“‘He’s got a knife!’ Jimmy said after seeing the glint of a blade in the kid’s hand. Jimmy brought his gun up and squared it at the kid.”
A murder rocks Portland, Maine after police discover an incoherent teen sitting in a pool of blood late one night. Paul Ducharme is found with a murder weapon in one hand, the dead body of his best friend in the other, and no clue how he got to the Eastern Promenade Trail.
Wendy, the girl of Paul’s dreams, has been missing for weeks. Her boyfriend Lee has been murdered–apparently by Paul. It’s an open and shut case–or so most of Portland thinks.
When forensic psychologist Dr. Lisa Boyers is asked to interview Paul, who claims to forget the events leading up to the murder, she reluctantly agrees. In her jailhouse interviews, Lisa helps Paul to recover his memories, but the murder’s circumstances force her to recall her own troubled past.
Media attention mounts. Reporters stream into Portland. All eyes turn to Lisa. She seems intent on exonerating the “brutal teen killer” but quickly finds herself the focus of an over-zealous reporter with a knack for digging up dirty secrets. But the killer who has Lisa in the crosshairs already knows them all.
1. When and why did you begin writing?
In some sense, I feel like I’ve always been a writer. The compulsion began when I was about six or so, after reading books like The Phantom Tollbooth by Norton Juster and Charlie and the Chocolate Factory by Roald Dahl. But it wasn’t until years later, after I’d more-or-less given up on a career as a musician, that I began to write fiction seriously. That was in my mid-twenties. I’m not so sure as to the why of it. It’s just something I feel like I need to do.
2. If you had to choose, which writer would you consider a mentor?
Sol Stein, although I suppose he’s more well known as an editor. He wrote a wonderful book on the craft of writing called “Stein On Writing.” I keep some typed-up notes from that book handy to read every now and again. He’s a mentor I’ve never met.
3. What are your current projects?
I’m now working on a horror novel, or what you might call a supernatural thriller. It’s not gory, just creepy. It’s a bit of a departure for me, but I’ve been wanting to do it for a while. I’m not quite ready to reveal the plot or title, but I am excited about the project.
4. When did you first consider yourself a writer?
Years ago, my mother had a battle with breast cancer. We’re a lot alike, so I knew she was terrified and in some ways feeling alone.
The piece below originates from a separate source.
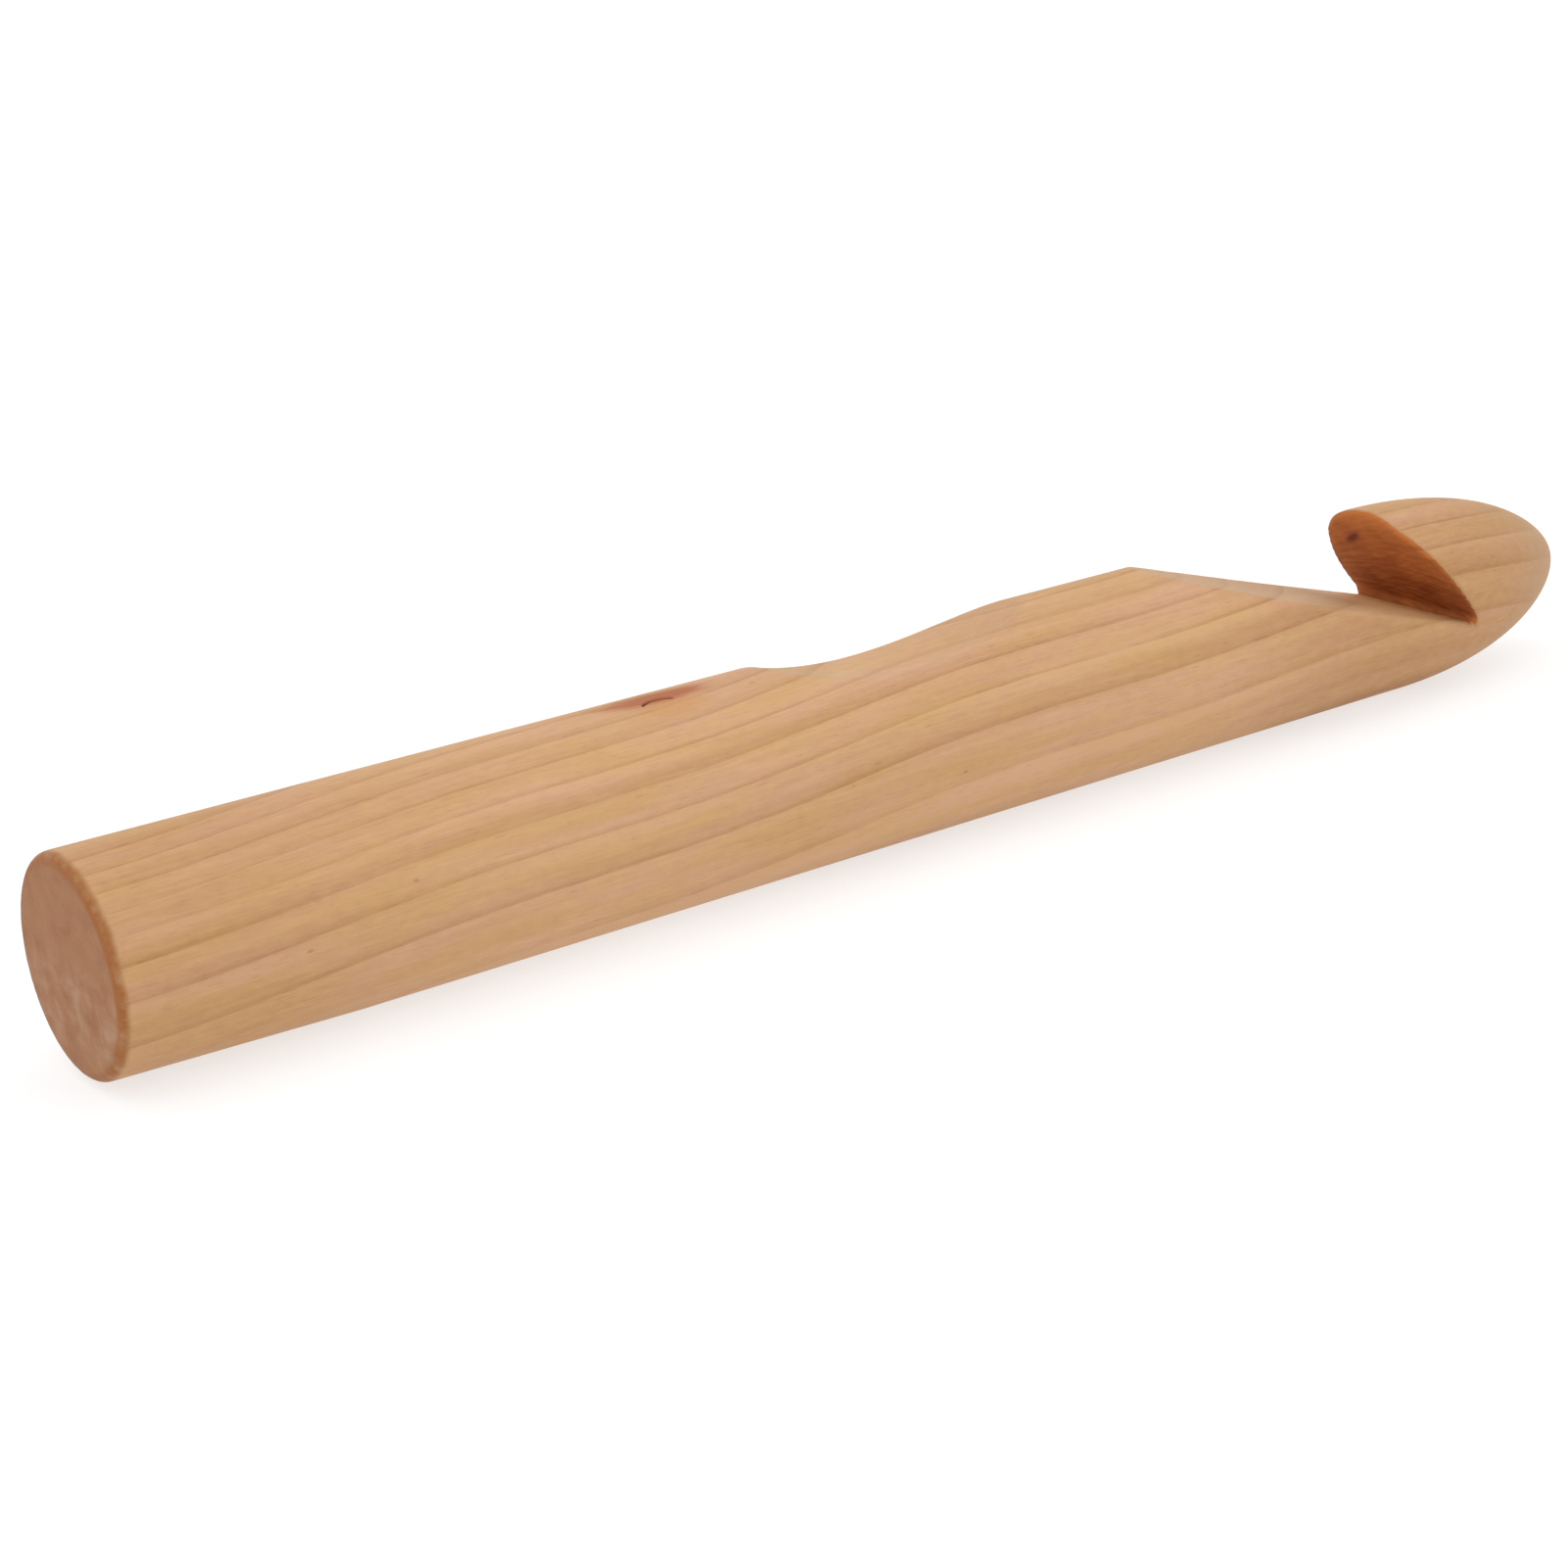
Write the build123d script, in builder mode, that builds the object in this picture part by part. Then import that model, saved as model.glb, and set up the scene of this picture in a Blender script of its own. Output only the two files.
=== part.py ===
"""Wooden crochet hook, carved in one piece from a round dowel.

Frame: +X runs from the flat butt to the rounded nose, +Z is up, and both cuts open upwards. The
origin lies under the middle of the hook, on the surface that the hook rests on. Millimetres.
"""
from build123d import *
from math import cos, isclose, radians, sin
import os

# Driving dimensions. Stations are measured from the butt, heights from the dowel's axis.
DIAMETER = 20.0
LENGTH = 8.9 * DIAMETER
RADIUS = DIAMETER / 2

# Grip: the plain round stretch behind the thumb rest, which a holder or a loop goes over
GRIP_END = 3.40 * DIAMETER

# Butt: a flat end with a rounded edge
BUTT_EDGE = 0.045 * DIAMETER

# Nose: one curve that leaves the shaft in line with it and crosses the axis squarely
NOSE_LENGTH = 1.37 * DIAMETER
NOSE_SHOULDER_PULL = 1.01 * DIAMETER
NOSE_TIP_PULL = 0.11 * DIAMETER

# Mouth: a long sloping throat, a short upright root face, and an undercut wall below the lip,
# all cut across a few degrees out of square
THROAT_START = 5.87 * DIAMETER
THROAT_HOLLOW = 0.02 * DIAMETER
ROOT_STATION = 7.87 * DIAMETER
ROOT_HEIGHT = -0.115 * DIAMETER
ROOT_FACE = 0.04 * DIAMETER
ROOT_CURVE = 0.05 * DIAMETER
LIP_STATION = 7.48 * DIAMETER
LIP_HEIGHT = 0.42 * DIAMETER
LIP_CURVE = 0.14 * DIAMETER
MOUTH_YAW = radians(4)

# Thumb rest: a shallow hollow, steeper where it starts, a few degrees round from the mouth
THUMB_START = 3.53 * DIAMETER
THUMB_END = 5.12 * DIAMETER
THUMB_THIRD = (THUMB_END - THUMB_START) / 3
THUMB_ENTRY_PULL = 0.21 * DIAMETER
THUMB_EXIT_PULL = 0.15 * DIAMETER
THUMB_ROLL = radians(5)

# Sanded edges
LIP_BREAK = 0.025 * DIAMETER
THROAT_BREAK = 0.05 * DIAMETER
THUMB_BREAK = 0.06 * DIAMETER

BUTT_X = -LENGTH / 2

# Sketch planes. The blank is drawn below its axis, so that its seam lies under the hook. The
# cutters are drawn beside the hook and reach right across it.
blank_plane = Plane(origin=(BUTT_X, 0, RADIUS), x_dir=(1, 0, 0), z_dir=(0, 1, 0))
mouth_plane = Plane(
    origin=(BUTT_X + ROOT_STATION, 0, RADIUS),
    x_dir=(cos(MOUTH_YAW), -sin(MOUTH_YAW), 0),
    z_dir=(-sin(MOUTH_YAW), -cos(MOUTH_YAW), 0),
)
thumb_plane = Plane(
    origin=(BUTT_X, 0, RADIUS),
    x_dir=(1, 0, 0),
    z_dir=(0, -cos(THUMB_ROLL), sin(THUMB_ROLL)),
)


def turned(face):
    """Whether a face belongs to the skin of the turned stick, and not to a cut."""
    on_shaft = face.geom_type == GeomType.CYLINDER and isclose(face.radius, RADIUS)
    return on_shaft or face.geom_type == GeomType.REVOLUTION


def rim(cut_faces, part):
    """The edges where the faces of a cut meet the skin of the stick."""
    skin_edges = part.faces().filter_by(turned).edges()
    return cut_faces.edges().filter_by(lambda edge: edge in skin_edges)


with BuildPart() as crochet_hook:
    # The turned blank
    with BuildSketch(blank_plane):
        with BuildLine():
            face = Line((0, 0), (0, RADIUS - BUTT_EDGE))
            edge = RadiusArc(face @ 1, (BUTT_EDGE, RADIUS), BUTT_EDGE)
            grip = Line(edge @ 1, (GRIP_END, RADIUS))
            # Straight as well, but drawn as a curve, so that the grip stays a face of its own
            worked = Bezier(grip @ 1, (ROOT_STATION / 2, RADIUS), (LENGTH - NOSE_LENGTH, RADIUS))
            nose = Bezier(
                worked @ 1,
                (worked @ 1) + Vector(NOSE_SHOULDER_PULL, 0),
                (LENGTH, NOSE_TIP_PULL),
                (LENGTH, 0),
            )
            Line(nose @ 1, face @ 0)
        make_face()
    revolve(axis=Axis((BUTT_X, 0, RADIUS), (1, 0, 0)))

    # The mouth
    with BuildSketch(mouth_plane.offset(-DIAMETER)):
        with BuildLine():
            crest = Vector(THROAT_START - ROOT_STATION, RADIUS)
            root = Vector(0, ROOT_HEIGHT)
            throat = SagittaArc(crest, root, -THROAT_HOLLOW)
            lead_in = Line(throat @ 0, (throat @ 0) - (throat % 0) * DIAMETER)
            wall = FilletPolyline(
                root,
                root + Vector(0, ROOT_FACE),
                (LIP_STATION - ROOT_STATION, LIP_HEIGHT),
                (LIP_STATION - ROOT_STATION, 2 * DIAMETER),
                radius=(ROOT_CURVE, LIP_CURVE),
            )
            Polyline(lead_in @ 1, (crest.X, 2 * DIAMETER), wall @ 1)
        make_face()
    extrude(amount=2 * DIAMETER, mode=Mode.SUBTRACT)

    # The thumb rest
    with BuildSketch(thumb_plane.offset(-DIAMETER)):
        with BuildLine():
            hollow = Bezier(
                (THUMB_START, RADIUS),
                (THUMB_START + THUMB_THIRD, RADIUS - THUMB_ENTRY_PULL),
                (THUMB_END - THUMB_THIRD, RADIUS - THUMB_EXIT_PULL),
                (THUMB_END, RADIUS),
            )
            lead_in = Line(hollow @ 0, (hollow @ 0) - (hollow % 0) * DIAMETER)
            lead_out = Line(hollow @ 1, (hollow @ 1) + (hollow % 1) * DIAMETER)
            Line(lead_in @ 1, lead_out @ 1)
        make_face()
    extrude(amount=2 * DIAMETER, mode=Mode.SUBTRACT)

    # The sanded edges of the thumb rest, of the throat, and of the lip and its wall
    thumb_face = crochet_hook.faces().filter_by(GeomType.EXTRUSION)
    fillet(rim(thumb_face, crochet_hook), THUMB_BREAK)

    throat_face = crochet_hook.faces().filter_by(GeomType.CYLINDER).sort_by(SortBy.AREA)[-2:-1]
    fillet(rim(throat_face, crochet_hook), THROAT_BREAK)

    head = crochet_hook.faces().filter_by_position(Axis.X, BUTT_X + THROAT_START + DIAMETER, LENGTH)
    wall_faces = head.filter_by(lambda face: face.is_planar or face.geom_type == GeomType.CYLINDER)
    fillet(rim(wall_faces.filter_by(turned, reverse=True), crochet_hook), LIP_BREAK)

print("volume", round(crochet_hook.part.volume), "mm3, valid", crochet_hook.part.is_valid)

os.makedirs("parts", exist_ok=True)
crochet_hook.part.label = "crochet_hook"
export_step(crochet_hook.part, "parts/crochet_hook.step")
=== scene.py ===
"""The look of a one-piece wooden crochet hook: its wood, a white table, soft light and the camera.

Objects are placed in metres, in the frame of the CAD model. The wood works in millimetres, with x
along the stick from its butt, and y and z across it from its axis.
"""
from math import cos, pi, radians, sin

import bmesh
import bpy
import numpy as np
from mathutils import Matrix, Vector


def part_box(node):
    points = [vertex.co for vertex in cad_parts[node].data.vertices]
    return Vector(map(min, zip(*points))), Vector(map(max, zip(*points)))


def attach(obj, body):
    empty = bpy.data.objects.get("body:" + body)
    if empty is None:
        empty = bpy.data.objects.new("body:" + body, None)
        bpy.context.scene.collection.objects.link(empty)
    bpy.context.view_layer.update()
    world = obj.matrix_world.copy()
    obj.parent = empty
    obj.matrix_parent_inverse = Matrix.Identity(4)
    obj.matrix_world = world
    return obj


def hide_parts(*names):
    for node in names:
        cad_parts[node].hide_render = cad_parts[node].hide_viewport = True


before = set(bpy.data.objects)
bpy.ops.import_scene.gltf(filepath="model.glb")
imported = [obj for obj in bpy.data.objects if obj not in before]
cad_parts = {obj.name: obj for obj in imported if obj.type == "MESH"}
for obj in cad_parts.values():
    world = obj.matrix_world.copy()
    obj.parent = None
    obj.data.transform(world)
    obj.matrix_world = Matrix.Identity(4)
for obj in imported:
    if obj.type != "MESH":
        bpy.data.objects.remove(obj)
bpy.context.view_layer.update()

# The stick, from the CAD model
NODE = "crochet_hook"
LOW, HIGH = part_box(NODE)
RADIUS = (HIGH.z - LOW.z) / 2
BUTT_CENTRE = Vector((LOW.x, 0, LOW.z + RADIUS))
MILLIMETRES = 1000
RADIUS_MM = RADIUS * MILLIMETRES
LENGTH_MM = (HIGH.x - LOW.x) * MILLIMETRES

# Its shape: stations along it from the butt, and heights from its axis. It is the CAD model's,
# but for a softer rim of the thumb rest and a little wear below at the butt.
BUTT_EDGE = 0.9
BUTT_WEAR = 0.45
WEAR_LENGTH = 24.0
NOSE = ((150.6, 10.0), (170.8, 10.0), (178.0, 2.2), (178.0, 0.0))
THROAT = ((117.4, 10.0), (157.4, -2.3))
THROAT_HOLLOW = 0.4
WALL = ((157.4, -2.3), (157.4, -1.5), (149.6, 8.4), (149.6, 40.0))
ROOT_CURVE = 1.0
LIP_CURVE = 2.8
MOUTH_YAW = radians(4)
THUMB = ((70.6, 10.0), (81.2, 5.8), (91.8, 7.0), (102.4, 10.0))
THUMB_ROLL = radians(5)
LIP_BREAK = 0.5
THROAT_BREAK = 1.0
THUMB_BREAK = 4.0

# What the tools and wear left on it
LIP_WAVER = 0.05
RASP_DEPTH = 0.02
RASP_PITCHES = (0.85, 0.5)
CRACK_DEPTH = 0.5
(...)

I decided to write her a story to cheer her up. It was called “The Great Grey Cloud Problem.” It was a children’s story with an adult message: the world is only as dark as you make it. She loved it, and I think that’s when I thought, “Huh. Maybe I could do this.”
5. Is there anything you find particularly challenging in your writing?
The most challenging thing about being a writer for me is keeping the faith that it’s something worth doing. It’s awfully easy to get carried away by the doom-and-gloomers in the industry, or with the ego-maniacal folks in the industry you run into occasionally who don’t seem to realize that we’re all in this together. It’s a tough, tough business, and sometimes it’s hard for me to separate that from craft.